- DIRECTIONS: Can you output the records below exactly as they are written?

- PROVIDED INFORMATION:
⟨
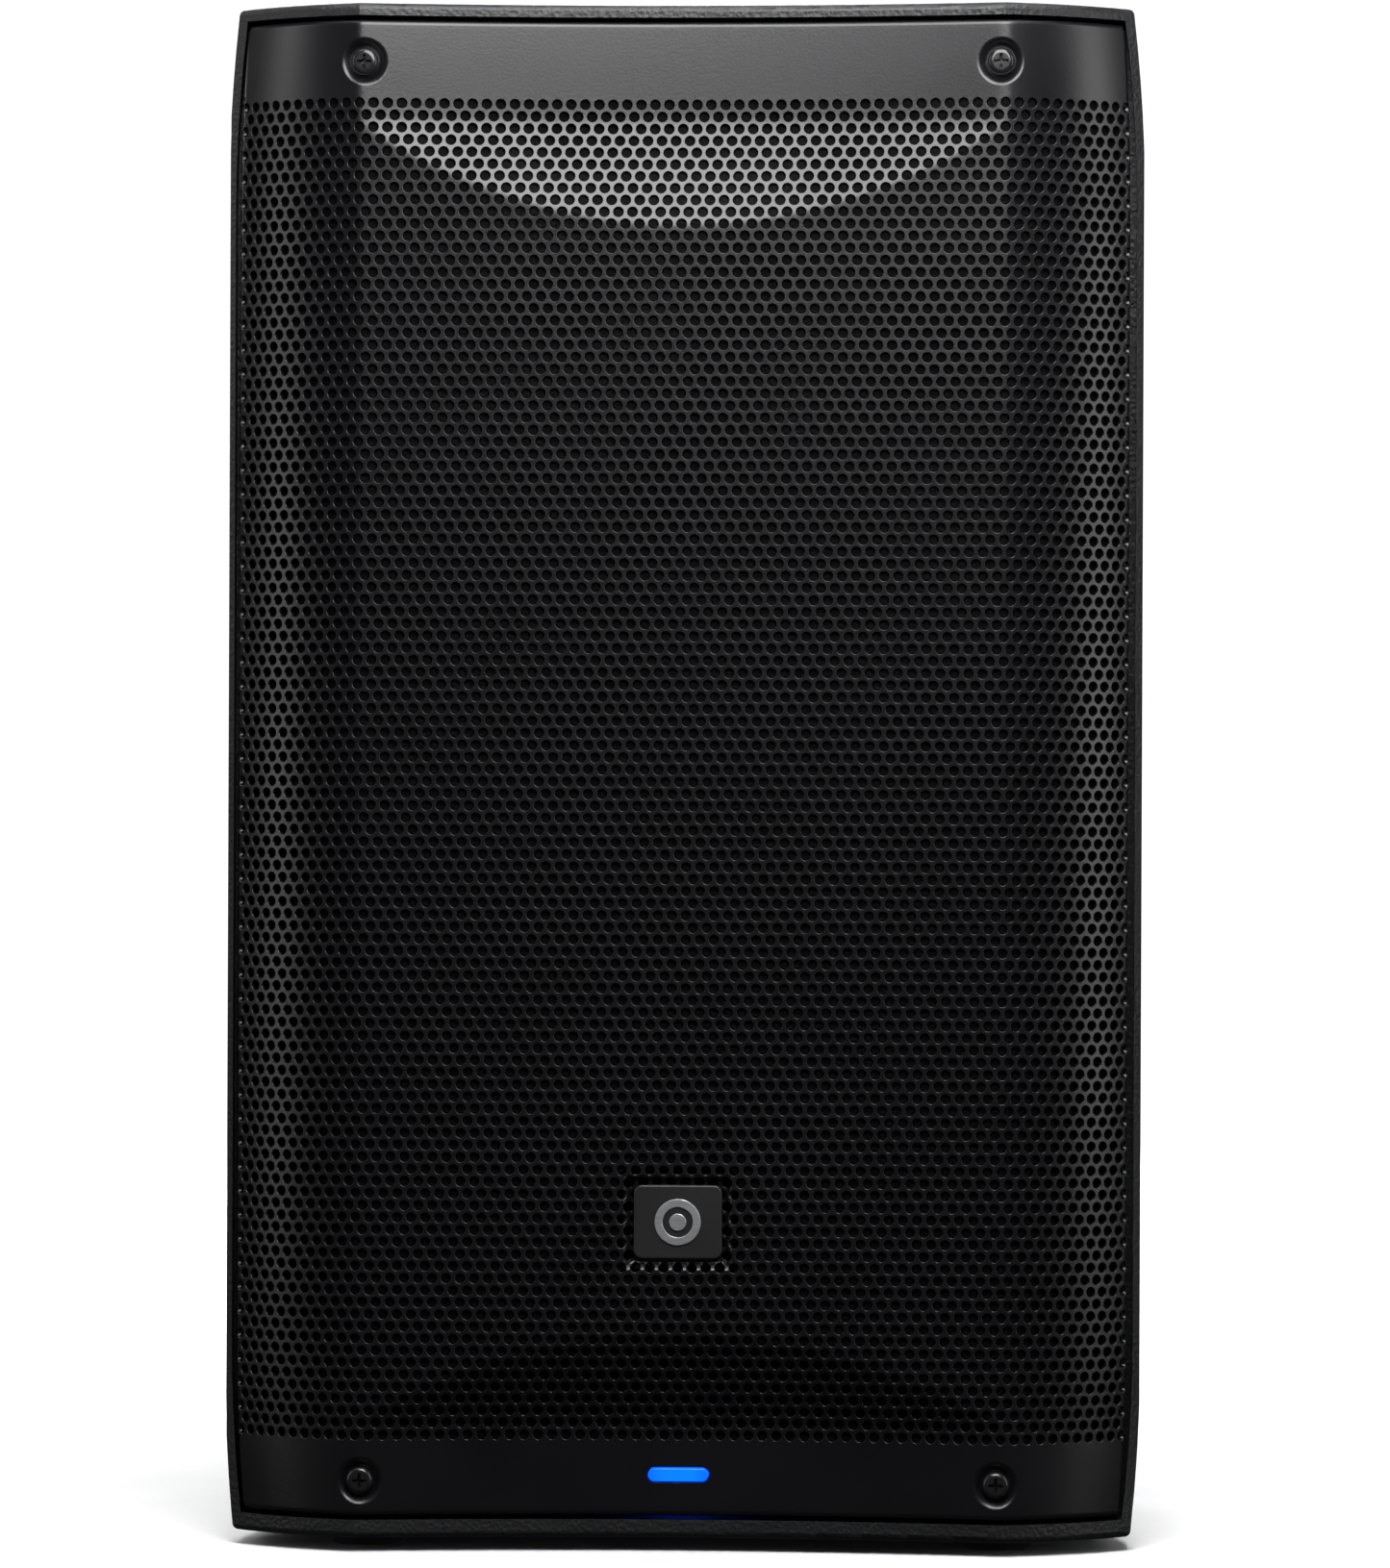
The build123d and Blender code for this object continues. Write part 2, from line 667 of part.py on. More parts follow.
board_y = 100.0
for x, name in ((combo_x[0], "combo_socket_1"), (combo_x[1], "combo_socket_2")):
    with BuildPart() as combo_socket:
        with BuildSketch(to_y(face, socket_z, x)):
            RectangleRounded(26, 35, 2)
        extrude(amount=1.6)
        add(ring(board_y, face + 1.0, 11.9, 0, socket_z, x))
        add(ring(112, face + 3, 9.4, 6.1, socket_z, x), mode=Mode.SUBTRACT)
        add(ring(104, face + 3, 3.25, 0, socket_z, x), mode=Mode.SUBTRACT)
        slot = block(x - 3.9, x + 3.9, face - 1, face + 3, socket_z + 12.1, socket_z + 15.9)
        add(slot, mode=Mode.SUBTRACT)
        fillet(faces().sort_by(Axis.Y)[-1].outer_wire().edges(), radius=0.5)
    save(combo_socket.part, name)
for x, name in ((combo_x[0], "combo_latch_1"), (combo_x[1], "combo_latch_2")):
    with BuildPart() as combo_latch:
        add(block(x - 3.5, x + 3.5, face - 14, face + 4, socket_z + 12.5, socket_z + 15.5))
        fillet(edges().filter_by(Axis.X).group_by(Axis.Y)[-1], radius=0.8)
    save(combo_latch.part, name)

with BuildPart() as output_socket:
    with BuildSketch(to_y(face, socket_z, -22)):
        RectangleRounded(26, 31, 2)
    extrude(amount=1.6)
    add(ring(board_y, face + 1.0, 11.9, 0, socket_z, -22))
    add(ring(113, face + 3, 9.4, 0, socket_z, -22), mode=Mode.SUBTRACT)
    for turn in (90, 210, 330):
        pin_x = -22 + 4.6 * cos(radians(turn))
        pin_z = socket_z + 4.6 * sin(radians(turn))
        add(ring(112, face - 4, 1.2, 0, pin_z, pin_x))
    fillet(faces().sort_by(Axis.Y)[-1].outer_wire().edges(), radius=0.5)
save(output_socket.part, "output_socket")

with BuildPart() as potentiometers:
    for x, _, _ in knobs:
        add(block(x - 7, x + 7, board_y, face - 4, knob_z - 7, knob_z + 7))
        add(ring(face - 4, face + 0.8, 3.6, 0, knob_z, x))
        add(ring(face - 12, face + 2, 3.05, 0, knob_z, x), mode=Mode.SUBTRACT)
save(potentiometers.part, "potentiometers")

for x, r, name in knobs:
    with BuildPart() as knob:
        skirt = [(face + 1.2, 0), (face + 1.2, r + 1.4), (face + 3.4, r + 1.4), (face + 4, r)]
        cap = [(face + 14.4, r - 0.6), (face + 15, r - 1.2), (face + 15, 0)]
        add(turned(skirt + cap, knob_z, x))
        with BuildSketch(to_y(face + 4.5, knob_z, x)):
            with PolarLocations(r + 0.2, 18):
                Circle(0.75)
        extrude(amount=12, mode=Mode.SUBTRACT)
        pointer = block(x - 0.5, x + 0.5, face + 14.4, face + 16, knob_z + 1.5, knob_z + r)
        add(pointer, mode=Mode.SUBTRACT)
        add(ring(face - 11, face + 1.4, 3.0, 0, knob_z, x))
    save(knob.part, name)

for x, name in buttons:
    with BuildPart() as button:
        add(ring(face - 4, face + 3.5, 3.25, 0, button_z, x))
        fillet(edges().group_by(Axis.Y)[-1], radius=0.6)
        add(ring(face - 6, face - 2.3, 4.4, 0, button_z, x))
    save(button.part, name)

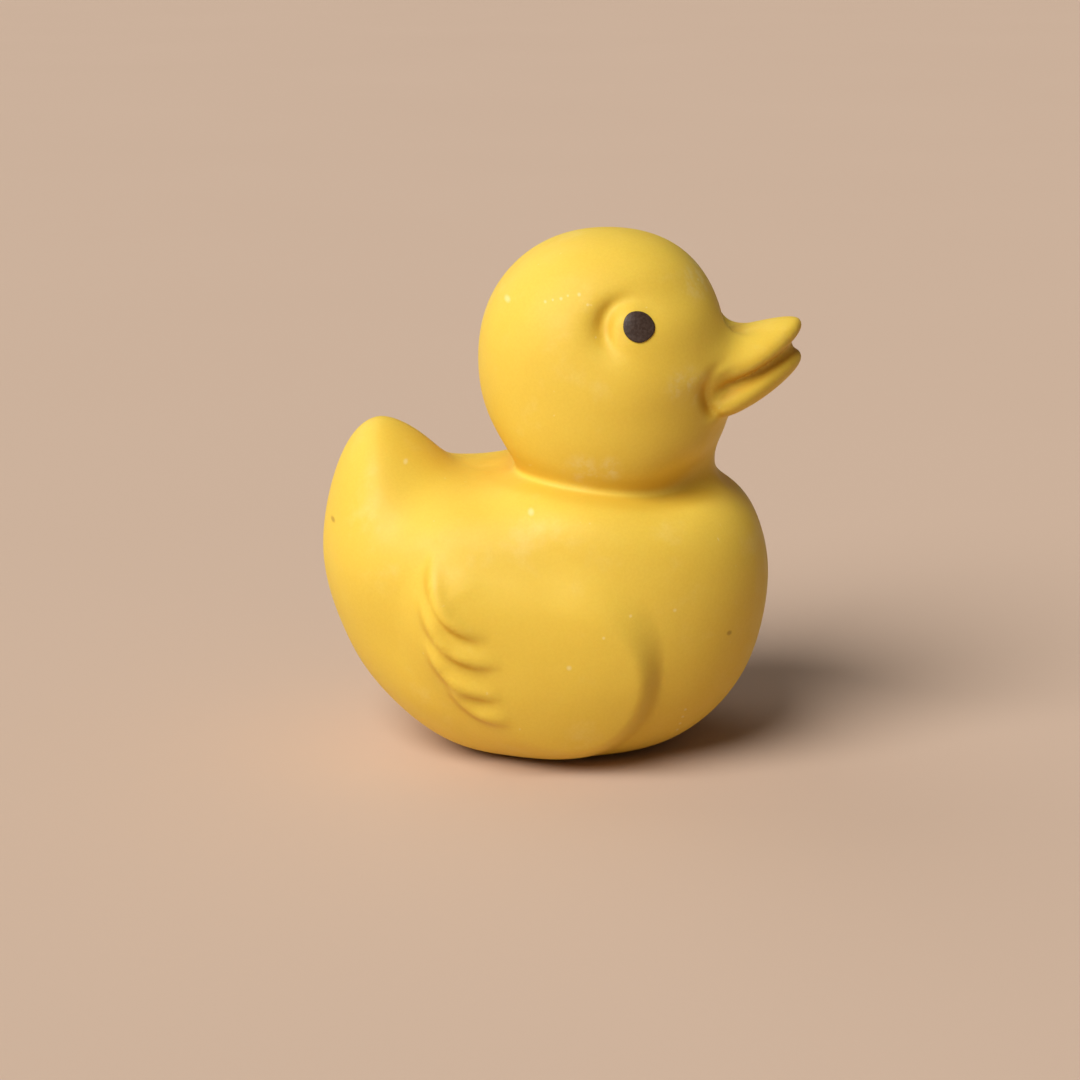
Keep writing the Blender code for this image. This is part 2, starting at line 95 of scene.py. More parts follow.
# Swells and hollows of each flank: place from the middle of the trunk, half length, half height,
# tilt in degrees, and rise
SHOULDER = (0.0019, 0.0103, 0.0080, 0.0030, -18.0, 0.0007)
FLANK_HOLLOW = (-0.0030, 0.0042, 0.0105, 0.0074, -20.0, -0.0020)
WING_TOP_HOLLOW = (-0.0085, 0.0034, 0.0080, 0.0032, -8.0, -0.0013)
NECK_HOLLOW = (0.0183, 0.0138, 0.0060, 0.0030, 20.0, -0.0015)
WING_ROOT = (-0.0145, 0.0033, 0.0042, 0.0110, 0.0, 0.0006)
# Swells and hollows grow to their full rise over this stretch beside the middle plane.
SWELL_FADE = (0.002, 0.010)

# Head and neck
HEAD_FORWARD = 0.0073
NECK_RISE = 0.0140
HEAD_BACK = 0.0176
HEAD_FRONT = 0.0168
HEAD_HALF_WIDTH = 0.0174
HEAD_BELOW = 0.0206
HEAD_ABOVE = 0.0179
HEAD_FULLNESS = 2.11
HEAD_LIFT = 0.0007
FOREHEAD_RISE = 0.0004
FOREHEAD_FORWARD = 0.0095
FOREHEAD_UP = 0.0135
FOREHEAD_SIZE = (0.007, 0.012, 0.006)

# Head meets trunk: the blend goes from nape to throat along x, and to its side value along y.
NAPE_BLEND = 0.0032
THROAT_BLEND = 0.0069
SIDE_BLEND = 0.0048
NAPE_TO_THROAT = (-0.005, 0.017)
MIDDLE_TO_SIDE = (0.004, 0.011)
NECK_CREASE = 0.0004
NECK_CREASE_HALF_WIDTH = 0.0024
NECK_CREASE_AT_NAPE = 0.6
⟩
- EXERCISE RESULT:
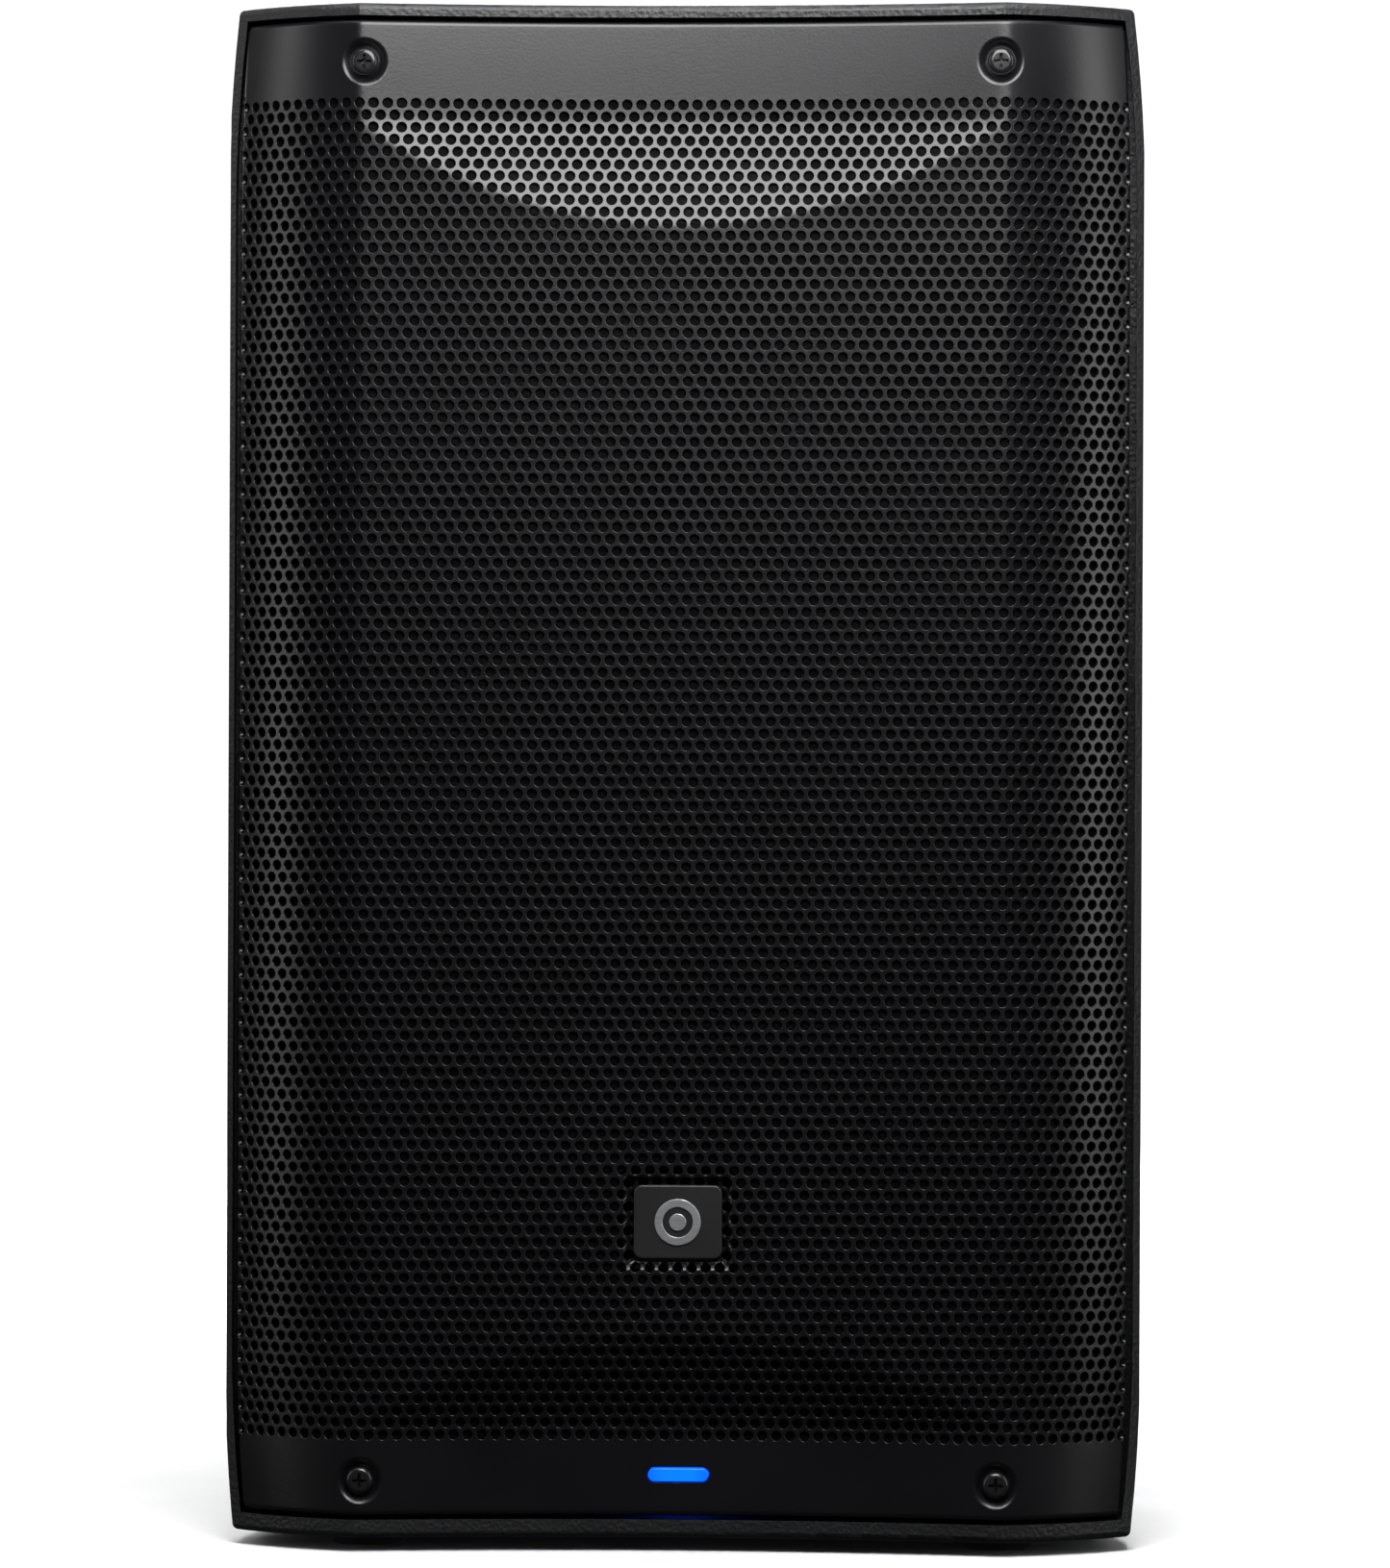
The build123d and Blender code for this object continues. Write part 2, from line 667 of part.py on. More parts follow.
board_y = 100.0
for x, name in ((combo_x[0], "combo_socket_1"), (combo_x[1], "combo_socket_2")):
    with BuildPart() as combo_socket:
        with BuildSketch(to_y(face, socket_z, x)):
            RectangleRounded(26, 35, 2)
        extrude(amount=1.6)
        add(ring(board_y, face + 1.0, 11.9, 0, socket_z, x))
        add(ring(112, face + 3, 9.4, 6.1, socket_z, x), mode=Mode.SUBTRACT)
        add(ring(104, face + 3, 3.25, 0, socket_z, x), mode=Mode.SUBTRACT)
        slot = block(x - 3.9, x + 3.9, face - 1, face + 3, socket_z + 12.1, socket_z + 15.9)
        add(slot, mode=Mode.SUBTRACT)
        fillet(faces().sort_by(Axis.Y)[-1].outer_wire().edges(), radius=0.5)
    save(combo_socket.part, name)
for x, name in ((combo_x[0], "combo_latch_1"), (combo_x[1], "combo_latch_2")):
    with BuildPart() as combo_latch:
        add(block(x - 3.5, x + 3.5, face - 14, face + 4, socket_z + 12.5, socket_z + 15.5))
        fillet(edges().filter_by(Axis.X).group_by(Axis.Y)[-1], radius=0.8)
    save(combo_latch.part, name)

with BuildPart() as output_socket:
    with BuildSketch(to_y(face, socket_z, -22)):
        RectangleRounded(26, 31, 2)
    extrude(amount=1.6)
    add(ring(board_y, face + 1.0, 11.9, 0, socket_z, -22))
    add(ring(113, face + 3, 9.4, 0, socket_z, -22), mode=Mode.SUBTRACT)
    for turn in (90, 210, 330):
        pin_x = -22 + 4.6 * cos(radians(turn))
        pin_z = socket_z + 4.6 * sin(radians(turn))
        add(ring(112, face - 4, 1.2, 0, pin_z, pin_x))
    fillet(faces().sort_by(Axis.Y)[-1].outer_wire().edges(), radius=0.5)
save(output_socket.part, "output_socket")

with BuildPart() as potentiometers:
    for x, _, _ in knobs:
        add(block(x - 7, x + 7, board_y, face - 4, knob_z - 7, knob_z + 7))
        add(ring(face - 4, face + 0.8, 3.6, 0, knob_z, x))
        add(ring(face - 12, face + 2, 3.05, 0, knob_z, x), mode=Mode.SUBTRACT)
save(potentiometers.part, "potentiometers")

for x, r, name in knobs:
    with BuildPart() as knob:
        skirt = [(face + 1.2, 0), (face + 1.2, r + 1.4), (face + 3.4, r + 1.4), (face + 4, r)]
        cap = [(face + 14.4, r - 0.6), (face + 15, r - 1.2), (face + 15, 0)]
        add(turned(skirt + cap, knob_z, x))
        with BuildSketch(to_y(face + 4.5, knob_z, x)):
            with PolarLocations(r + 0.2, 18):
                Circle(0.75)
        extrude(amount=12, mode=Mode.SUBTRACT)
        pointer = block(x - 0.5, x + 0.5, face + 14.4, face + 16, knob_z + 1.5, knob_z + r)
        add(pointer, mode=Mode.SUBTRACT)
        add(ring(face - 11, face + 1.4, 3.0, 0, knob_z, x))
    save(knob.part, name)

for x, name in buttons:
    with BuildPart() as button:
        add(ring(face - 4, face + 3.5, 3.25, 0, button_z, x))
        fillet(edges().group_by(Axis.Y)[-1], radius=0.6)
        add(ring(face - 6, face - 2.3, 4.4, 0, button_z, x))
    save(button.part, name)

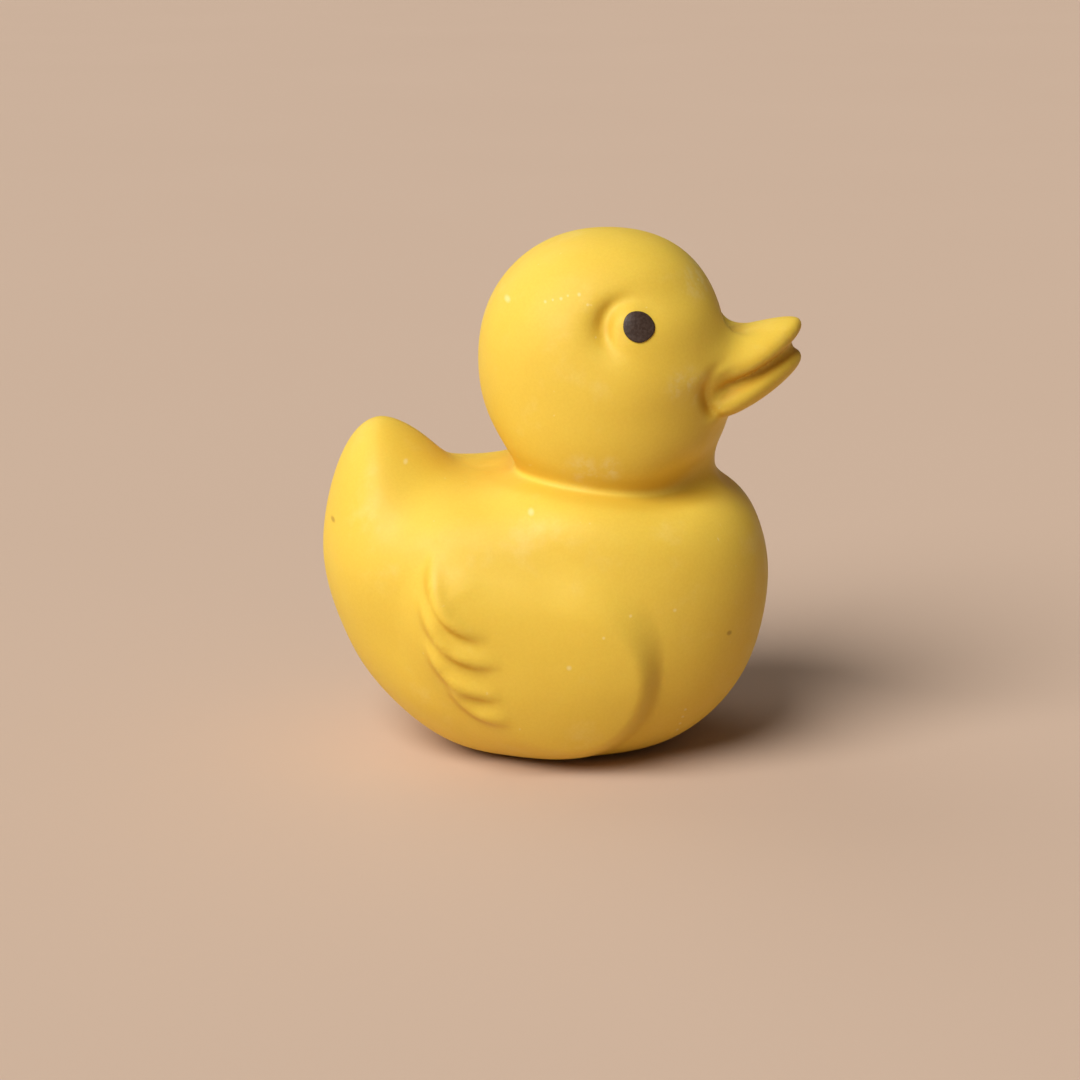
Keep writing the Blender code for this image. This is part 2, starting at line 95 of scene.py. More parts follow.
# Swells and hollows of each flank: place from the middle of the trunk, half length, half height,
# tilt in degrees, and rise
SHOULDER = (0.0019, 0.0103, 0.0080, 0.0030, -18.0, 0.0007)
FLANK_HOLLOW = (-0.0030, 0.0042, 0.0105, 0.0074, -20.0, -0.0020)
WING_TOP_HOLLOW = (-0.0085, 0.0034, 0.0080, 0.0032, -8.0, -0.0013)
NECK_HOLLOW = (0.0183, 0.0138, 0.0060, 0.0030, 20.0, -0.0015)
WING_ROOT = (-0.0145, 0.0033, 0.0042, 0.0110, 0.0, 0.0006)
# Swells and hollows grow to their full rise over this stretch beside the middle plane.
SWELL_FADE = (0.002, 0.010)

# Head and neck
HEAD_FORWARD = 0.0073
NECK_RISE = 0.0140
HEAD_BACK = 0.0176
HEAD_FRONT = 0.0168
HEAD_HALF_WIDTH = 0.0174
HEAD_BELOW = 0.0206
HEAD_ABOVE = 0.0179
HEAD_FULLNESS = 2.11
HEAD_LIFT = 0.0007
FOREHEAD_RISE = 0.0004
FOREHEAD_FORWARD = 0.0095
FOREHEAD_UP = 0.0135
FOREHEAD_SIZE = (0.007, 0.012, 0.006)

# Head meets trunk: the blend goes from nape to throat along x, and to its side value along y.
NAPE_BLEND = 0.0032
THROAT_BLEND = 0.0069
SIDE_BLEND = 0.0048
NAPE_TO_THROAT = (-0.005, 0.017)
MIDDLE_TO_SIDE = (0.004, 0.011)
NECK_CREASE = 0.0004
NECK_CREASE_HALF_WIDTH = 0.0024
NECK_CREASE_AT_NAPE = 0.6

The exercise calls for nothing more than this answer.